The non-interference module where we create barriers between levels to prevent data leakage. And our Information flow model where data flows between objects at various security levels. The State Machine model is an abstract model used by old computer systems. It does not specify specific protection mechanisms or means of enforcing the model.

It deals with various states of operation or system states and it has a set of values for each of these initial states. Depending on the state the system is operating in there's a sequence of events that must be performed before the system can transform into the next state.

And the output and the next state depends on the inputs and the present state. So no matter what the system is trying to do, such as booting up, or if you have a system failure, this model is concerned with making sure that the system is secure at each state, and making sure that the intended sequence of events is followed.

The state machine model works with security levels, classifications, and clearances. In a single state machine model, there's a policy in place that dictates the security levels of that system. The system will only process data from a single security level, hence the name single state machine. There's no way to put separate classifications on this system, all of the data is at the same security level and all users have to have formal approval and full clearance to access all of the data on the system.

We also have multi-state machines. These are less secure than single state machines, but they're more flexible. With a multi state machine, we're processing data at two or more levels without the risk of compromising the system's security. The data can be classified or unclassified and not all users are required to have the full clearance.

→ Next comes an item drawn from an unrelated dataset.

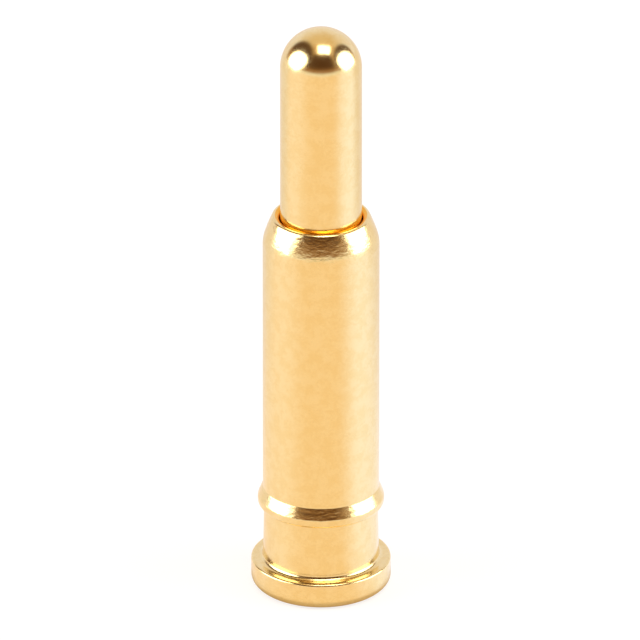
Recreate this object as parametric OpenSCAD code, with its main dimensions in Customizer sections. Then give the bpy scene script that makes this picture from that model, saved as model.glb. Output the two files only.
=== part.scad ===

For example, you could have a system that processes secret data as well as unclassified data. Only those users with a secret clearance would be able to access secret data, but any user would be able to access the unclassified data. Our next model is the lattice-based security model. This model uses a matrix that's two-dimensional to define what subjects are allowed to access, and at what permission level.

This model uses pairs of elements, and elements being a subject and an object, and each of these pairs will have an ordered set with a lower bound and an upper bound that define their access rights. When we're setting up these bounds or limits, we can use clearance levels like top secret or secret or unclassified.

And these are found in the Bell–LaPadula model or we could integrity levels, such as those found in the Biba model. And lattice based access control is very useful in complex environments and allows us to put security controls in place that'll work for those environments. And you can see in the model below that the user in question, is limited from accessing and confidential information because of their upper boundary.

And they're also limited from doing anything at the public level because of their lower boundary. So they're permitted to operate at the private and sensitive level. And these levels can be customized depending on the needs of your organization and the user that's being assigned the privileges. We also have a model known as the non-interference model.

Here we want to prevent individuals from interfering with other individuals, so we place preventative controls in place. The theory here is that the users are restricted to working in different areas called domains. And a domain in just a set of objects that user is allowed to access. The user at one level will not be able to tell what is happening at a higher security level.

And the users at the higher security level will not be able to interfere with individuals at levels below them. This does use a state machine approach to keep track of what actions are permitted for each user. And we wanna make sure that users in one domain or on one level can not affect or interfere with users in another domain.

This model also strives to ensure that users cannot be influenced by actions being taken by subjects at higher security levels. We also have the information flow model which is based on the lattice model. This model focuses on the way that information flows in a state machine. Obviously, our data objects are assigned a class or level of security as in the state machine model.

And every time there's an input in to the system, there's a state transition, and there's a specific output. And here, we don't use access control lists for objects, we use flow rolls, and we try to restrict information from flowing in ways that would violate our security policy. For example, if a user takes a piece of top secret data and saves it in to an unclassified area, then unauthorized individuals would be able to access it.

So we wanna prevent this type of behavior and this model also allows for the detection and logging of any rule violations. To ensure some accountability in case these types of activities are occurring. This concludes our security models module. Thank you for watching.